UNICEF/2019/Filippov

International organizations call for assistance for children affected by landmines or explosive remnants of war in Ukraine

Since 2014, over 128 children have been injured by landmines, unexploded ordnance and other deadly explosive remnants of war, leaving many with disabilities. Over 38 children have been killed. Hundreds of other children are reliant on family members who have survived mine/ERW-related accidents. These are only the verified numbers, and the actual numbers are likely to be much higher.
 
 

03.10.2019

According to the United Nations Children’s Fund (UNICEF), over 200,000 children currently reside in the 20-kilometre zone along both sides of the ‘contact line’ in eastern Ukraine. This area is highly contaminated by mines and other explosive remnants of war (ERW).

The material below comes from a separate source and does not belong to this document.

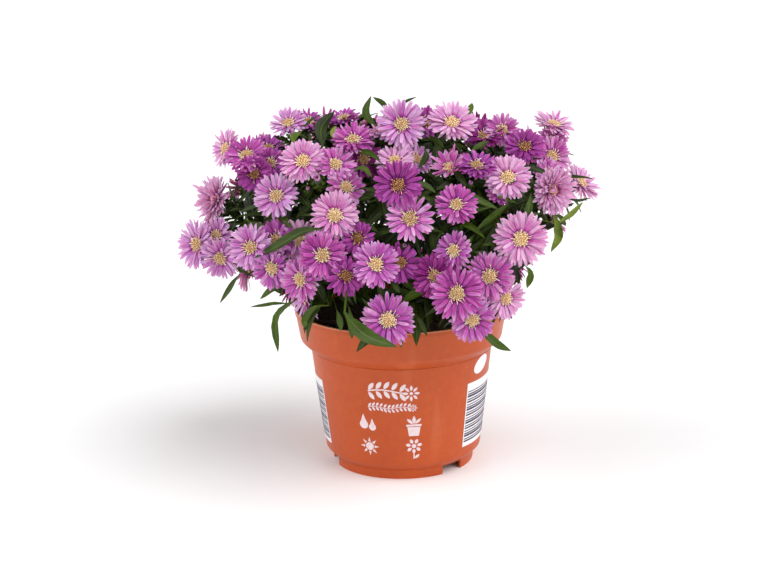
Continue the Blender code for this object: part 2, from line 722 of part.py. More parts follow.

The Danish Refugee Council-Danish Demining Group (DRC-DDG), in partnership with the United Nations Children's Fund (UNICEF) presented the results of the “Mine Victim Assistance Needs” assessment report.

“I have to come with my child to Kyiv every three months, but the surgery is not yet possible. I borrowed some money. I tried to find a part-time job, but I cannot do it anymore, as I am always with my son – I help him to wash, to carry things, to eat. This is how life is now. It will never end”, says the despairing mother of a 13-year-old boy injured by ERW.

“Assistance to victims is one of the essential components of Mine Action: years after the conflict is resolved and the last mines are cleared, the mine victims and their families will still require years of protection and support on their path to recovery. Most of the child victims do not have adequate access to medical and psychological care, and comprehensive rehabilitation. This is particularly pressing for families in rural areas,” said Krista Zongolowicz, DRC-DDG Ukraine’s Country Director.

"Mines and explosive remnants of war are threatening children's safety and leading to injuries, maiming and emotional distress. Maimed children are exposed to higher risks of violence and stigma. Their families often lack the means or ability to provide children with the assistive devices they need, and face difficulties accessing basic services including health, education and social protection. We are committed to helping children affected by mines and explosive remnants of war in eastern Ukraine to recover and resume their childhoods," said Lotta Sylwander, UNICEF Representative in Ukraine.

DRC-DDG and UNICEF, in collaboration with the Office of the Ombudsman for Human Rights in Ukraine, have developed recommendations to improve assistance to the families of child mine victims. In particular, it was recommended to work towards involving international expertise to provide children with high-quality functional prostheses, continued medical care, psychosocial assistance, accessible inclusive services, adequate laws and policies. The recommendations elaborated will be submitted for consideration by the Cabinet of the Ministers of Ukraine that mine victims are fully included in national social policies.

The organizations also urged the international community to engage and provide financial support for mine victims in Ukraine.